Councilwoman Erika Vohman said she wanted data to see the impact of off-seasons on local businesses. As more locals are forced out of town, she postulated, local businesses were feeling a greater pinch in the less tourist-oriented times because there are fewer locals in town to support businesses. However, sales tax figures show that last year, the off-season months of April, May and October all set new revenue records.
Crossett said other issues that had been brought up in the past were putting VHRs on a level playing field with local hotels and bed-and-breakfast establishments.
“Mike Nolan of the Elk Mountain Lodge has spoken up in the past advocating longer stays be required for VHRs so as not to compete with single-night stays at hotels,” noted Michel.
Several property managers at the Monday meeting said they don’t even entertain stays less than three days.
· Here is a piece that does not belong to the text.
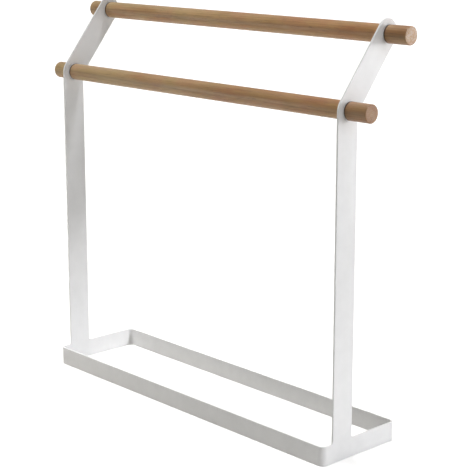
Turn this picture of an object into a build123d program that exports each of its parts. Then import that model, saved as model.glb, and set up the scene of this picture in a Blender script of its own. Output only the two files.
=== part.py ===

Schmidt said VHRs should maintain some of the same safety standards as hotels. “I think we should hire an enforcement officer to inspect parking and the number of beds and other aspects of VHRs,” he said. “Again, it’s more for the customer but we should be charging enough to pay for an enforcement officer. That is low-hanging fruit. It’s the easy part. The hard part is the challenge and the relationship with affordable housing.”
Property manager and Crested Butte Fire Protection board member Ken Lodovico said the fire district might help with such inspections.
Michel touched on the idea of a possible linkage fee that would tax VHRs, with the funds going to supplement work-force housing.
“We have such a linkage fee on commercial projects but not with short-term rentals,” he said. Approval for such a fee would likely take a vote of the people.
Susan Eskew said the One Valley Prosperity Project was discussing a regional tax for the same purpose. “It is important to look at the housing issue in a regional way,” she said. “It’s not just the ten square blocks of Crested Butte.”
“The same questions are happening everywhere,” reiterated Schmidt. “No one seems to have a good solution.”
Councilperson Laura Mitchell did say the town should look at the current $10 pillow tax that she felt was pretty low. “We definitely should review the fee structure with VHRs,” she said.
Vohman wanted Crossett to compile a list of what the town could legally do with taxes and fees in the realm of the VHR issue.
Crossett will compile more information on the topic and give another presentation to the council later in March.